Quote the whole listing word for word, please.
--- Begin RECORD SET ---
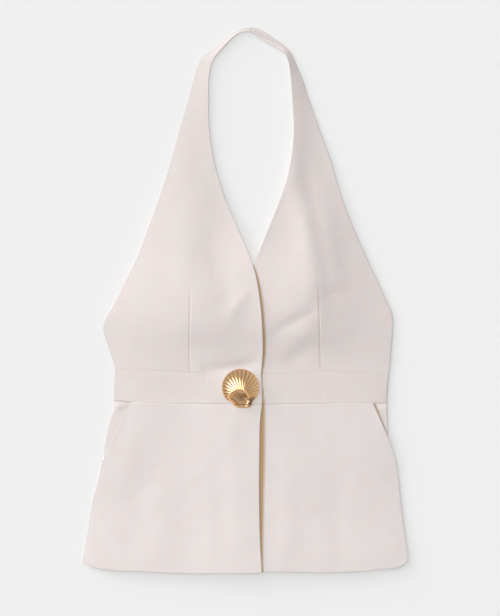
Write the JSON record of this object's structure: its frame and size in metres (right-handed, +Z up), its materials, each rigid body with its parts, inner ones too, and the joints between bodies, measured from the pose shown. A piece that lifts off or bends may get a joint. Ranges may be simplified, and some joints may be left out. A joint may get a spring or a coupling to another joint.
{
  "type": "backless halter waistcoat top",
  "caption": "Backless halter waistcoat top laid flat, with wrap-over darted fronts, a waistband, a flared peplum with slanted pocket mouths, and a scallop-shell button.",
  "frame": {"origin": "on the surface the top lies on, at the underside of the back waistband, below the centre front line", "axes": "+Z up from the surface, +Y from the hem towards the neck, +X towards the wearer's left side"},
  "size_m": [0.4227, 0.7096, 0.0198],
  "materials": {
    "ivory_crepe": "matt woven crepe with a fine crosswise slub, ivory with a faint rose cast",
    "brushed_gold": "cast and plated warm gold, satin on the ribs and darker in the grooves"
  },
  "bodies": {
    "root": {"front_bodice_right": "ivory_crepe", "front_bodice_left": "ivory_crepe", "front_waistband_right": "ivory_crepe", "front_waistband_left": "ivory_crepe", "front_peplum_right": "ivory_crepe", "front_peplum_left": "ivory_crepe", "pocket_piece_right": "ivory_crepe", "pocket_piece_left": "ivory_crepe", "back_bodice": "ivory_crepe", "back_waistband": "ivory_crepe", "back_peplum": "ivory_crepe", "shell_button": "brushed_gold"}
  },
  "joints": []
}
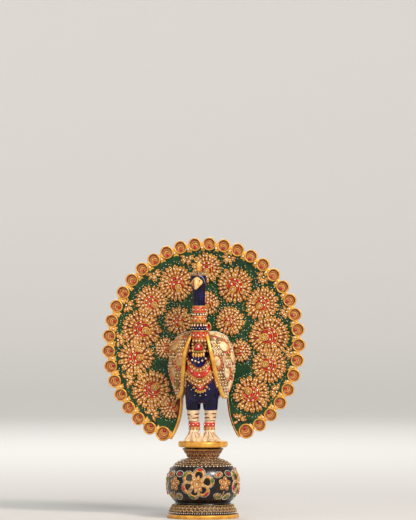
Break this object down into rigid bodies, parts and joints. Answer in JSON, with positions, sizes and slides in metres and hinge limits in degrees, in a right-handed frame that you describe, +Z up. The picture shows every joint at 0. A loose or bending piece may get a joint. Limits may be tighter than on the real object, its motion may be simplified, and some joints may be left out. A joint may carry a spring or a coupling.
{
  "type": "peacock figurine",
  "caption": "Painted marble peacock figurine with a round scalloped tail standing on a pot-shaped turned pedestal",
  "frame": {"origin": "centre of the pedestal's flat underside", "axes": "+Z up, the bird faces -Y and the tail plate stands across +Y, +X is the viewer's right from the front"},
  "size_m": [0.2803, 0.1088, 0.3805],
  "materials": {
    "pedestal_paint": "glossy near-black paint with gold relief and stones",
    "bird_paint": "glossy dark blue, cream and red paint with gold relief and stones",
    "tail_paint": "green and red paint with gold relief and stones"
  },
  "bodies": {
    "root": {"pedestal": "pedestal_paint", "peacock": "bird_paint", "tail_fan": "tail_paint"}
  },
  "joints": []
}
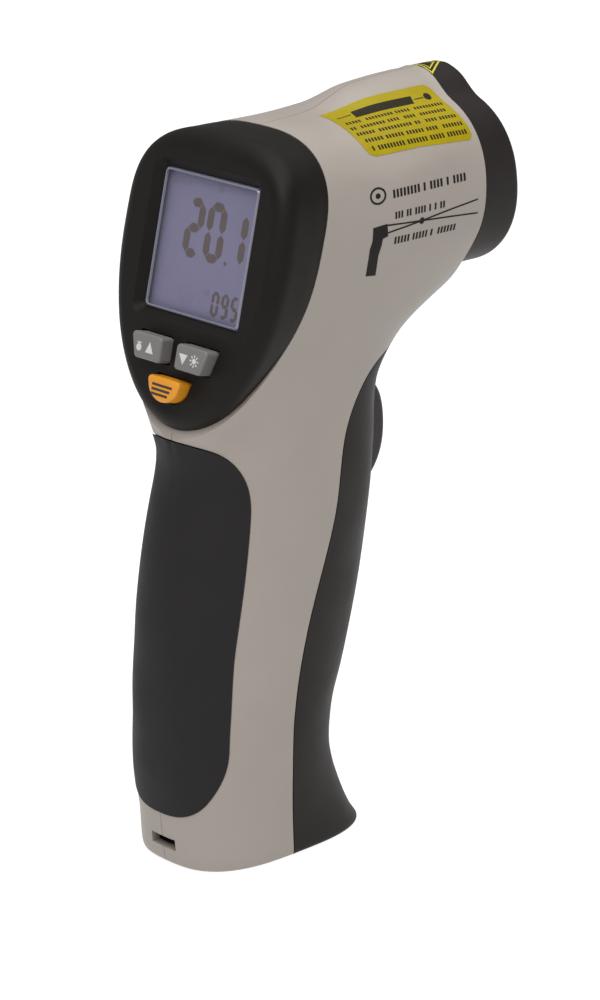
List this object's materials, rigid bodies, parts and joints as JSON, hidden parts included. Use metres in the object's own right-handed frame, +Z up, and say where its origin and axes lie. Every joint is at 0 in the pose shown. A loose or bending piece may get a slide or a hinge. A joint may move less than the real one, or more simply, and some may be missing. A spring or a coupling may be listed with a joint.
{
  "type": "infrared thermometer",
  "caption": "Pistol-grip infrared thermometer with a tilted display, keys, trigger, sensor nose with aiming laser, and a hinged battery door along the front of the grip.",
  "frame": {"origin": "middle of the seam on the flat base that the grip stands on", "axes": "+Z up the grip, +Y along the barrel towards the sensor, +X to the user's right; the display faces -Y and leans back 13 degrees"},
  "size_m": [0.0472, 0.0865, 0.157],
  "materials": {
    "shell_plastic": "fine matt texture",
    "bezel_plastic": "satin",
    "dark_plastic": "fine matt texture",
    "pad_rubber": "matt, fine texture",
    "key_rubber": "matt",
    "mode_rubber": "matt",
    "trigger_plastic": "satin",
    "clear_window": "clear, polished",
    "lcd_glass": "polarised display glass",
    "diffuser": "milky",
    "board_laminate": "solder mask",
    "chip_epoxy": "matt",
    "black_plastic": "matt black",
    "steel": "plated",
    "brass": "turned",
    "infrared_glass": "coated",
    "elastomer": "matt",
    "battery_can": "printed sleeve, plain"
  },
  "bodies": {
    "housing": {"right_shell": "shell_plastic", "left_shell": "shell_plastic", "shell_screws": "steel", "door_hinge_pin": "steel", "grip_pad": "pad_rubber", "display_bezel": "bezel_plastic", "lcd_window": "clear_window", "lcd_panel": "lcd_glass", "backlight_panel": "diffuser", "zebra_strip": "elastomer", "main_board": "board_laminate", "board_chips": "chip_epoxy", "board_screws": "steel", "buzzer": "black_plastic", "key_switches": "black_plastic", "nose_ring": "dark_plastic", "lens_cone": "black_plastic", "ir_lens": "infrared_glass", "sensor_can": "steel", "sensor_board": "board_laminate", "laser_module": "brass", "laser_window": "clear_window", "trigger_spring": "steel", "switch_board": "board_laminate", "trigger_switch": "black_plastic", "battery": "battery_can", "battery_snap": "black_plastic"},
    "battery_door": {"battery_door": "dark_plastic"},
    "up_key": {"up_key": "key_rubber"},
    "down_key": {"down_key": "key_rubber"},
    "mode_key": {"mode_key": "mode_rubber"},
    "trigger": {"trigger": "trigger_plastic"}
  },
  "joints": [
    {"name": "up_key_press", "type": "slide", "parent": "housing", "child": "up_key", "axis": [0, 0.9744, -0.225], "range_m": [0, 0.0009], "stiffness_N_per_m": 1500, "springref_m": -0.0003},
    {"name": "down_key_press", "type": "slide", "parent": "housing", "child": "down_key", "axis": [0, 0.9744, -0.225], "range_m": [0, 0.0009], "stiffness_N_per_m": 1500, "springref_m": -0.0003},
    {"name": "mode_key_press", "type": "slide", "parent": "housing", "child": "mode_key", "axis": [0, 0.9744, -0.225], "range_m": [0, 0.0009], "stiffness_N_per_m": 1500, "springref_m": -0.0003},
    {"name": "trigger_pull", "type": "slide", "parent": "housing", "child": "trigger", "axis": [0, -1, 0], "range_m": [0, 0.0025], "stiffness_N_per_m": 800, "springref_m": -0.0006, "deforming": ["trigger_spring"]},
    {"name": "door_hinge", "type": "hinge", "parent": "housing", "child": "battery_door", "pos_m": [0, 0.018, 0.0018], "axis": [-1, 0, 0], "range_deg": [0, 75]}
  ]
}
--- End RECORD SET ---
FINAL RESULT =
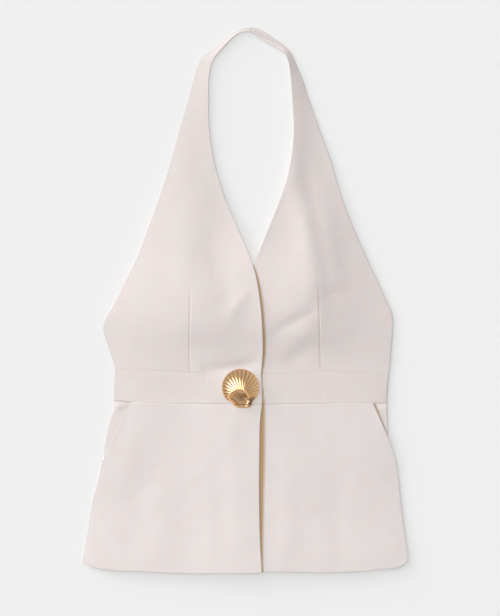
Write the JSON record of this object's structure: its frame and size in metres (right-handed, +Z up), its materials, each rigid body with its parts, inner ones too, and the joints between bodies, measured from the pose shown. A piece that lifts off or bends may get a joint. Ranges may be simplified, and some joints may be left out. A joint may get a spring or a coupling to another joint.
{
  "type": "backless halter waistcoat top",
  "caption": "Backless halter waistcoat top laid flat, with wrap-over darted fronts, a waistband, a flared peplum with slanted pocket mouths, and a scallop-shell button.",
  "frame": {"origin": "on the surface the top lies on, at the underside of the back waistband, below the centre front line", "axes": "+Z up from the surface, +Y from the hem towards the neck, +X towards the wearer's left side"},
  "size_m": [0.4227, 0.7096, 0.0198],
  "materials": {
    "ivory_crepe": "matt woven crepe with a fine crosswise slub, ivory with a faint rose cast",
    "brushed_gold": "cast and plated warm gold, satin on the ribs and darker in the grooves"
  },
  "bodies": {
    "root": {"front_bodice_right": "ivory_crepe", "front_bodice_left": "ivory_crepe", "front_waistband_right": "ivory_crepe", "front_waistband_left": "ivory_crepe", "front_peplum_right": "ivory_crepe", "front_peplum_left": "ivory_crepe", "pocket_piece_right": "ivory_crepe", "pocket_piece_left": "ivory_crepe", "back_bodice": "ivory_crepe", "back_waistband": "ivory_crepe", "back_peplum": "ivory_crepe", "shell_button": "brushed_gold"}
  },
  "joints": []
}
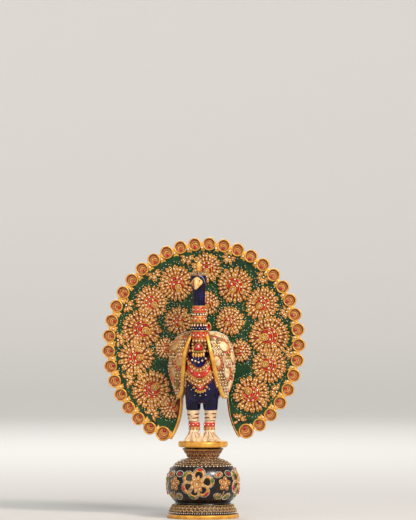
Break this object down into rigid bodies, parts and joints. Answer in JSON, with positions, sizes and slides in metres and hinge limits in degrees, in a right-handed frame that you describe, +Z up. The picture shows every joint at 0. A loose or bending piece may get a joint. Limits may be tighter than on the real object, its motion may be simplified, and some joints may be left out. A joint may carry a spring or a coupling.
{
  "type": "peacock figurine",
  "caption": "Painted marble peacock figurine with a round scalloped tail standing on a pot-shaped turned pedestal",
  "frame": {"origin": "centre of the pedestal's flat underside", "axes": "+Z up, the bird faces -Y and the tail plate stands across +Y, +X is the viewer's right from the front"},
  "size_m": [0.2803, 0.1088, 0.3805],
  "materials": {
    "pedestal_paint": "glossy near-black paint with gold relief and stones",
    "bird_paint": "glossy dark blue, cream and red paint with gold relief and stones",
    "tail_paint": "green and red paint with gold relief and stones"
  },
  "bodies": {
    "root": {"pedestal": "pedestal_paint", "peacock": "bird_paint", "tail_fan": "tail_paint"}
  },
  "joints": []
}
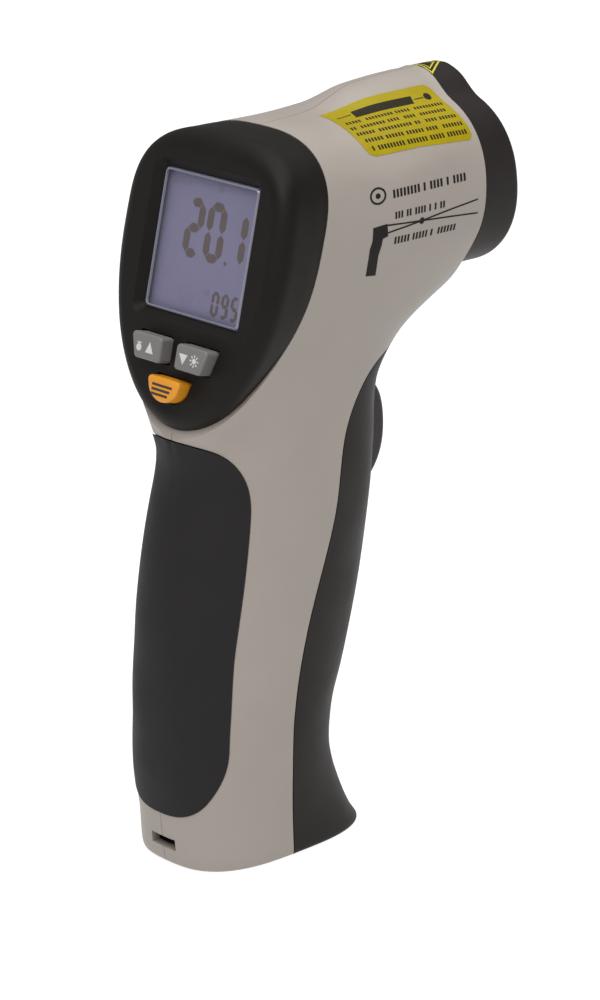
List this object's materials, rigid bodies, parts and joints as JSON, hidden parts included. Use metres in the object's own right-handed frame, +Z up, and say where its origin and axes lie. Every joint is at 0 in the pose shown. A loose or bending piece may get a slide or a hinge. A joint may move less than the real one, or more simply, and some may be missing. A spring or a coupling may be listed with a joint.
{
  "type": "infrared thermometer",
  "caption": "Pistol-grip infrared thermometer with a tilted display, keys, trigger, sensor nose with aiming laser, and a hinged battery door along the front of the grip.",
  "frame": {"origin": "middle of the seam on the flat base that the grip stands on", "axes": "+Z up the grip, +Y along the barrel towards the sensor, +X to the user's right; the display faces -Y and leans back 13 degrees"},
  "size_m": [0.0472, 0.0865, 0.157],
  "materials": {
    "shell_plastic": "fine matt texture",
    "bezel_plastic": "satin",
    "dark_plastic": "fine matt texture",
    "pad_rubber": "matt, fine texture",
    "key_rubber": "matt",
    "mode_rubber": "matt",
    "trigger_plastic": "satin",
    "clear_window": "clear, polished",
    "lcd_glass": "polarised display glass",
    "diffuser": "milky",
    "board_laminate": "solder mask",
    "chip_epoxy": "matt",
    "black_plastic": "matt black",
    "steel": "plated",
    "brass": "turned",
    "infrared_glass": "coated",
    "elastomer": "matt",
    "battery_can": "printed sleeve, plain"
  },
  "bodies": {
    "housing": {"right_shell": "shell_plastic", "left_shell": "shell_plastic", "shell_screws": "steel", "door_hinge_pin": "steel", "grip_pad": "pad_rubber", "display_bezel": "bezel_plastic", "lcd_window": "clear_window", "lcd_panel": "lcd_glass", "backlight_panel": "diffuser", "zebra_strip": "elastomer", "main_board": "board_laminate", "board_chips": "chip_epoxy", "board_screws": "steel", "buzzer": "black_plastic", "key_switches": "black_plastic", "nose_ring": "dark_plastic", "lens_cone": "black_plastic", "ir_lens": "infrared_glass", "sensor_can": "steel", "sensor_board": "board_laminate", "laser_module": "brass", "laser_window": "clear_window", "trigger_spring": "steel", "switch_board": "board_laminate", "trigger_switch": "black_plastic", "battery": "battery_can", "battery_snap": "black_plastic"},
    "battery_door": {"battery_door": "dark_plastic"},
    "up_key": {"up_key": "key_rubber"},
    "down_key": {"down_key": "key_rubber"},
    "mode_key": {"mode_key": "mode_rubber"},
    "trigger": {"trigger": "trigger_plastic"}
  },
  "joints": [
    {"name": "up_key_press", "type": "slide", "parent": "housing", "child": "up_key", "axis": [0, 0.9744, -0.225], "range_m": [0, 0.0009], "stiffness_N_per_m": 1500, "springref_m": -0.0003},
    {"name": "down_key_press", "type": "slide", "parent": "housing", "child": "down_key", "axis": [0, 0.9744, -0.225], "range_m": [0, 0.0009], "stiffness_N_per_m": 1500, "springref_m": -0.0003},
    {"name": "mode_key_press", "type": "slide", "parent": "housing", "child": "mode_key", "axis": [0, 0.9744, -0.225], "range_m": [0, 0.0009], "stiffness_N_per_m": 1500, "springref_m": -0.0003},
    {"name": "trigger_pull", "type": "slide", "parent": "housing", "child": "trigger", "axis": [0, -1, 0], "range_m": [0, 0.0025], "stiffness_N_per_m": 800, "springref_m": -0.0006, "deforming": ["trigger_spring"]},
    {"name": "door_hinge", "type": "hinge", "parent": "housing", "child": "battery_door", "pos_m": [0, 0.018, 0.0018], "axis": [-1, 0, 0], "range_deg": [0, 75]}
  ]
}